USING MULTIPLE GEOCHEMICAL TRACERS TO EXAMINE GEOTHERMAL INPUTS TO THE JEMEZ RIVER, NORTHERN NEW MEXICO
Samples were taken over a 40-km reach of the Jemez river, including tributaries and spring sources. The geochemical tracers used in this study include major and trace element chemistry, and stable and radiogenic isotopes. We apply geochemical models to estimate subsurface temperatures (geothermometry), as well as mixing models to quantitatively test flowpath hypotheses. Model results are also applied to continuous sensor data from the Jemez river, where specific conductance (a proxy for solute load) is inversely correlated to discharge.
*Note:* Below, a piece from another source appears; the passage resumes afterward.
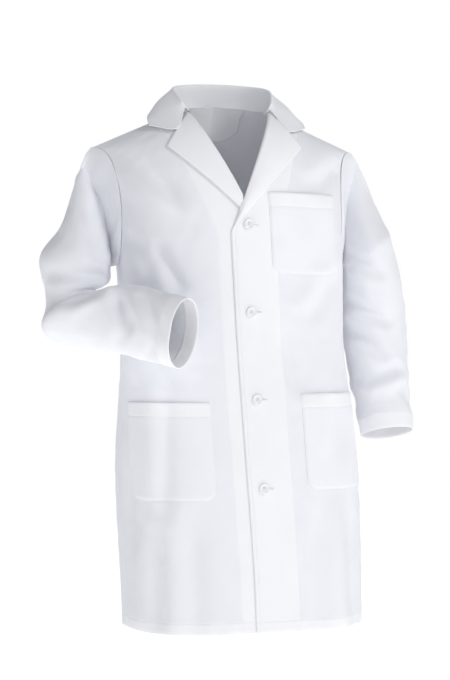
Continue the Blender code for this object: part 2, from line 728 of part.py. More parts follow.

Tools used for identifying site-specific mixing trends and potential solute sources were ternary diagrams (Cl-SO4-HCO3 and Na-K-Mg), Piper diagrams and variation diagrams. We analyzed a subset of waters in the Jemez river system (including springs and wells) for radiogenic strontium as well as uranium isotopic composition to develop a multiple tracer model. Strontium 87/86 values range from 0.7084 to 0.7232 and concentrations range from 0.07 to 3.0 ppm.
We present a combined tracer model (eg. Cl concentration and Sr isotopic composition) that quantifies the fraction of geothermal input. At low-flow conditions, the geothermal component from one spring contributes up to 20% of the streamflow, and the majority of the dissolved solute load. This model can be used to estimate salinity as a function of discharge, enabling the prediction of water quality impairment based on stream hydrographs.